Yesterday morning we dragged ourselves out of bed with maybe five hours of sleep to work with. I had to be somewhere. Blue Eyes offered to make me breakfast and I accepted, and then he did. Since we started the Whole30, I have prepared 90% of the meals for the three of us. I welcomed the offer of food that I didn’t have to prepare. During breakfast he was quiet. He was running up against his therapy appointment and he was running out of time to take a shower. Before leaving the house, I headed downstairs to wish him a good day and that I hoped he was able to work some things out in therapy. We met on the stairway and he just looked at me resentfully, most likely blaming me for his not having time to shower. He said nothing to me. I was running 20 minutes late, but I didn’t want to leave on a stressed note. Turns out I didn’t get my wish. Truth be told, I have given him plenty of resentful looks and exerted a lot of anger his way both pre- and post-dday, but I have never betrayed him in the name of anything and I still get those little hits of trauma that scare me.
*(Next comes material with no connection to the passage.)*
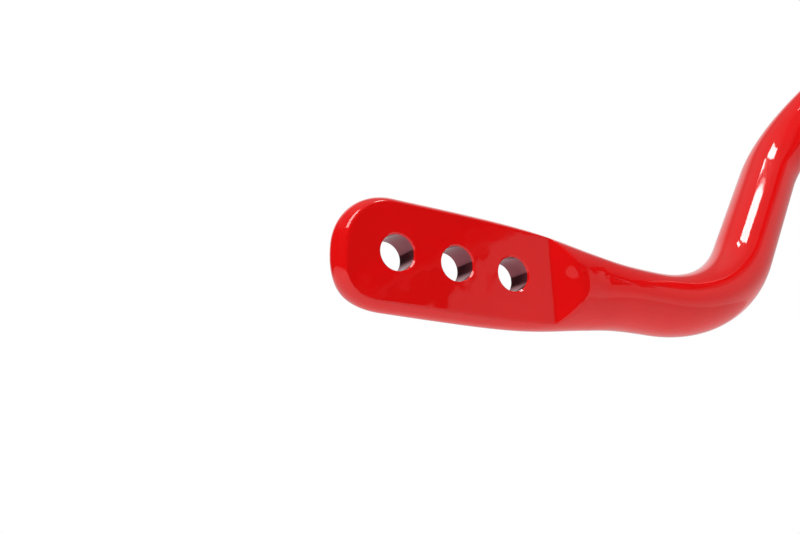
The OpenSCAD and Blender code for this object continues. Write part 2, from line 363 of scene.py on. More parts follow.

The look he gave me at that moment was one of pure disdain. If he had been honest at that exact point in time, I mean truly honest, I think he would have said “just stop talking you fucking bitch, you have already cost me my shower. I don’t care what you think or say right now” (he would never of course say those words… he has never called me a name, but if there were no filters and he was really being honest, well). I turned around and walked up the stairs and left the house with that look stuck in my head. It seems, I just can’t win.